● Source material
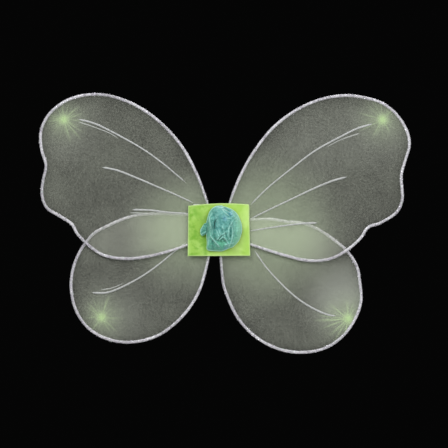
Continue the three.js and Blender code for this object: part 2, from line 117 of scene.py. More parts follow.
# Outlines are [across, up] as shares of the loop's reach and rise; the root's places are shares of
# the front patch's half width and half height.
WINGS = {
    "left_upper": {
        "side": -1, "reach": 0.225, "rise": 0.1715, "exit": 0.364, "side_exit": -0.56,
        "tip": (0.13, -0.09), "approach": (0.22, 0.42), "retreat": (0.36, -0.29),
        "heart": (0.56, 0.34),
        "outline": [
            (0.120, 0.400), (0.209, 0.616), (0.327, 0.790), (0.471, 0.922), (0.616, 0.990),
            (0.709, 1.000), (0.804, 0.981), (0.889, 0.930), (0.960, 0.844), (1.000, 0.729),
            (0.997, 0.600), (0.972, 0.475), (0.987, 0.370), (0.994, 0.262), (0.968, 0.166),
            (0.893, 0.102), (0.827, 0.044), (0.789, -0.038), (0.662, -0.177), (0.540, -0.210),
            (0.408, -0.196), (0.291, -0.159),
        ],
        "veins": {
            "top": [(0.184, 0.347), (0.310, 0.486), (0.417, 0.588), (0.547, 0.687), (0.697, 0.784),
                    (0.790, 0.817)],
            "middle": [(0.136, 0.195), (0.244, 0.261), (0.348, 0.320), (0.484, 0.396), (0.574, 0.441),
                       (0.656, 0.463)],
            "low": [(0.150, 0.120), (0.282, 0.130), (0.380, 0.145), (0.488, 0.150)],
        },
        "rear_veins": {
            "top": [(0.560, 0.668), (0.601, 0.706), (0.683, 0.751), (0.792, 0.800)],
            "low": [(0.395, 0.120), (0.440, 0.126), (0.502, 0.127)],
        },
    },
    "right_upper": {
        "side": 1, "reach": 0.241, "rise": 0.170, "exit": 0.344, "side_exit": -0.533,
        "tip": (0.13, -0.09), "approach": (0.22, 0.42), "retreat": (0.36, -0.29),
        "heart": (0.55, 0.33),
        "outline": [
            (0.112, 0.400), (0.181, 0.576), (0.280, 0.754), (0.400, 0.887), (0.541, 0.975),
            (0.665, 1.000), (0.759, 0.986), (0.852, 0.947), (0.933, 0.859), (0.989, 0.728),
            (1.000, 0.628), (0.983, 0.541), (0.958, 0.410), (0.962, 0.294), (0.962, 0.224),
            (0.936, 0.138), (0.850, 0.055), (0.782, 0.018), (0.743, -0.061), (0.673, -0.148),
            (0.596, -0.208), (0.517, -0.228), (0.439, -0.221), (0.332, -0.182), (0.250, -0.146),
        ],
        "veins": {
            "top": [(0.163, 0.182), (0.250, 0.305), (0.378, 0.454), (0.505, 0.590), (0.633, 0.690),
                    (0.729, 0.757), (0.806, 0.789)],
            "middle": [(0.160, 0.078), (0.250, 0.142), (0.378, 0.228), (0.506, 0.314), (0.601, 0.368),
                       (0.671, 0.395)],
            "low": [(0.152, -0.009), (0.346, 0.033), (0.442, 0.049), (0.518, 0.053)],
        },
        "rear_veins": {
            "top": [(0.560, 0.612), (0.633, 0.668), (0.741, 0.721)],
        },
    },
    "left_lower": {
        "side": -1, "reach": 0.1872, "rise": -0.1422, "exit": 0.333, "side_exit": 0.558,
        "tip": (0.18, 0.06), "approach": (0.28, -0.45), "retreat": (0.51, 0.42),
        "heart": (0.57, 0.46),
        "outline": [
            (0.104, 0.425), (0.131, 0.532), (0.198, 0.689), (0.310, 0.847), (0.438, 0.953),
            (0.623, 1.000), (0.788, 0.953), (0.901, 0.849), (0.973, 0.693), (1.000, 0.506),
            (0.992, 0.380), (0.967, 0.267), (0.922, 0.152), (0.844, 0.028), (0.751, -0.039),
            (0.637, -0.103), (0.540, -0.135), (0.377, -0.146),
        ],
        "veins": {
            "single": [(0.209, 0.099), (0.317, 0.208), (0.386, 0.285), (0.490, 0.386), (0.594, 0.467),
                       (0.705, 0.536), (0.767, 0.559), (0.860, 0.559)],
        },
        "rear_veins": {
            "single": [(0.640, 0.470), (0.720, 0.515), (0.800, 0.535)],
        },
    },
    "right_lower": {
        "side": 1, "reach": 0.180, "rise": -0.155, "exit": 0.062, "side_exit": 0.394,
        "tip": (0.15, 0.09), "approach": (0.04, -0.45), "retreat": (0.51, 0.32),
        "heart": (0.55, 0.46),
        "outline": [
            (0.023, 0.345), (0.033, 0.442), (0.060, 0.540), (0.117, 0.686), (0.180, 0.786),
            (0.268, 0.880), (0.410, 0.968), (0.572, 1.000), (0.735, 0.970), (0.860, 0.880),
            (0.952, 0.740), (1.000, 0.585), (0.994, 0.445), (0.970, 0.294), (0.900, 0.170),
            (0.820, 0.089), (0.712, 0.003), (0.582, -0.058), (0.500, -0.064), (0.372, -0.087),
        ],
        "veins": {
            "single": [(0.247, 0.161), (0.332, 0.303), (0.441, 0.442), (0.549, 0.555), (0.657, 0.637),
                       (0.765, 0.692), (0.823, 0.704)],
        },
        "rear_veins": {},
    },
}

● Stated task
Please set down the whole listing above without altering a single line.

● Exercise result
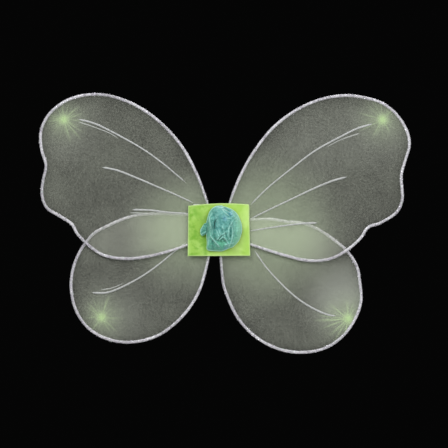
Continue the three.js and Blender code for this object: part 2, from line 117 of scene.py. More parts follow.
# Outlines are [across, up] as shares of the loop's reach and rise; the root's places are shares of
# the front patch's half width and half height.
WINGS = {
    "left_upper": {
        "side": -1, "reach": 0.225, "rise": 0.1715, "exit": 0.364, "side_exit": -0.56,
        "tip": (0.13, -0.09), "approach": (0.22, 0.42), "retreat": (0.36, -0.29),
        "heart": (0.56, 0.34),
        "outline": [
            (0.120, 0.400), (0.209, 0.616), (0.327, 0.790), (0.471, 0.922), (0.616, 0.990),
            (0.709, 1.000), (0.804, 0.981), (0.889, 0.930), (0.960, 0.844), (1.000, 0.729),
            (0.997, 0.600), (0.972, 0.475), (0.987, 0.370), (0.994, 0.262), (0.968, 0.166),
            (0.893, 0.102), (0.827, 0.044), (0.789, -0.038), (0.662, -0.177), (0.540, -0.210),
            (0.408, -0.196), (0.291, -0.159),
        ],
        "veins": {
            "top": [(0.184, 0.347), (0.310, 0.486), (0.417, 0.588), (0.547, 0.687), (0.697, 0.784),
                    (0.790, 0.817)],
            "middle": [(0.136, 0.195), (0.244, 0.261), (0.348, 0.320), (0.484, 0.396), (0.574, 0.441),
                       (0.656, 0.463)],
            "low": [(0.150, 0.120), (0.282, 0.130), (0.380, 0.145), (0.488, 0.150)],
        },
        "rear_veins": {
            "top": [(0.560, 0.668), (0.601, 0.706), (0.683, 0.751), (0.792, 0.800)],
            "low": [(0.395, 0.120), (0.440, 0.126), (0.502, 0.127)],
        },
    },
    "right_upper": {
        "side": 1, "reach": 0.241, "rise": 0.170, "exit": 0.344, "side_exit": -0.533,
        "tip": (0.13, -0.09), "approach": (0.22, 0.42), "retreat": (0.36, -0.29),
        "heart": (0.55, 0.33),
        "outline": [
            (0.112, 0.400), (0.181, 0.576), (0.280, 0.754), (0.400, 0.887), (0.541, 0.975),
            (0.665, 1.000), (0.759, 0.986), (0.852, 0.947), (0.933, 0.859), (0.989, 0.728),
            (1.000, 0.628), (0.983, 0.541), (0.958, 0.410), (0.962, 0.294), (0.962, 0.224),
            (0.936, 0.138), (0.850, 0.055), (0.782, 0.018), (0.743, -0.061), (0.673, -0.148),
            (0.596, -0.208), (0.517, -0.228), (0.439, -0.221), (0.332, -0.182), (0.250, -0.146),
        ],
        "veins": {
            "top": [(0.163, 0.182), (0.250, 0.305), (0.378, 0.454), (0.505, 0.590), (0.633, 0.690),
                    (0.729, 0.757), (0.806, 0.789)],
            "middle": [(0.160, 0.078), (0.250, 0.142), (0.378, 0.228), (0.506, 0.314), (0.601, 0.368),
                       (0.671, 0.395)],
            "low": [(0.152, -0.009), (0.346, 0.033), (0.442, 0.049), (0.518, 0.053)],
        },
        "rear_veins": {
            "top": [(0.560, 0.612), (0.633, 0.668), (0.741, 0.721)],
        },
    },
    "left_lower": {
        "side": -1, "reach": 0.1872, "rise": -0.1422, "exit": 0.333, "side_exit": 0.558,
        "tip": (0.18, 0.06), "approach": (0.28, -0.45), "retreat": (0.51, 0.42),
        "heart": (0.57, 0.46),
        "outline": [
            (0.104, 0.425), (0.131, 0.532), (0.198, 0.689), (0.310, 0.847), (0.438, 0.953),
            (0.623, 1.000), (0.788, 0.953), (0.901, 0.849), (0.973, 0.693), (1.000, 0.506),
            (0.992, 0.380), (0.967, 0.267), (0.922, 0.152), (0.844, 0.028), (0.751, -0.039),
            (0.637, -0.103), (0.540, -0.135), (0.377, -0.146),
        ],
        "veins": {
            "single": [(0.209, 0.099), (0.317, 0.208), (0.386, 0.285), (0.490, 0.386), (0.594, 0.467),
                       (0.705, 0.536), (0.767, 0.559), (0.860, 0.559)],
        },
        "rear_veins": {
            "single": [(0.640, 0.470), (0.720, 0.515), (0.800, 0.535)],
        },
    },
    "right_lower": {
        "side": 1, "reach": 0.180, "rise": -0.155, "exit": 0.062, "side_exit": 0.394,
        "tip": (0.15, 0.09), "approach": (0.04, -0.45), "retreat": (0.51, 0.32),
        "heart": (0.55, 0.46),
        "outline": [
            (0.023, 0.345), (0.033, 0.442), (0.060, 0.540), (0.117, 0.686), (0.180, 0.786),
            (0.268, 0.880), (0.410, 0.968), (0.572, 1.000), (0.735, 0.970), (0.860, 0.880),
            (0.952, 0.740), (1.000, 0.585), (0.994, 0.445), (0.970, 0.294), (0.900, 0.170),
            (0.820, 0.089), (0.712, 0.003), (0.582, -0.058), (0.500, -0.064), (0.372, -0.087),
        ],
        "veins": {
            "single": [(0.247, 0.161), (0.332, 0.303), (0.441, 0.442), (0.549, 0.555), (0.657, 0.637),
                       (0.765, 0.692), (0.823, 0.704)],
        },
        "rear_veins": {},
    },
}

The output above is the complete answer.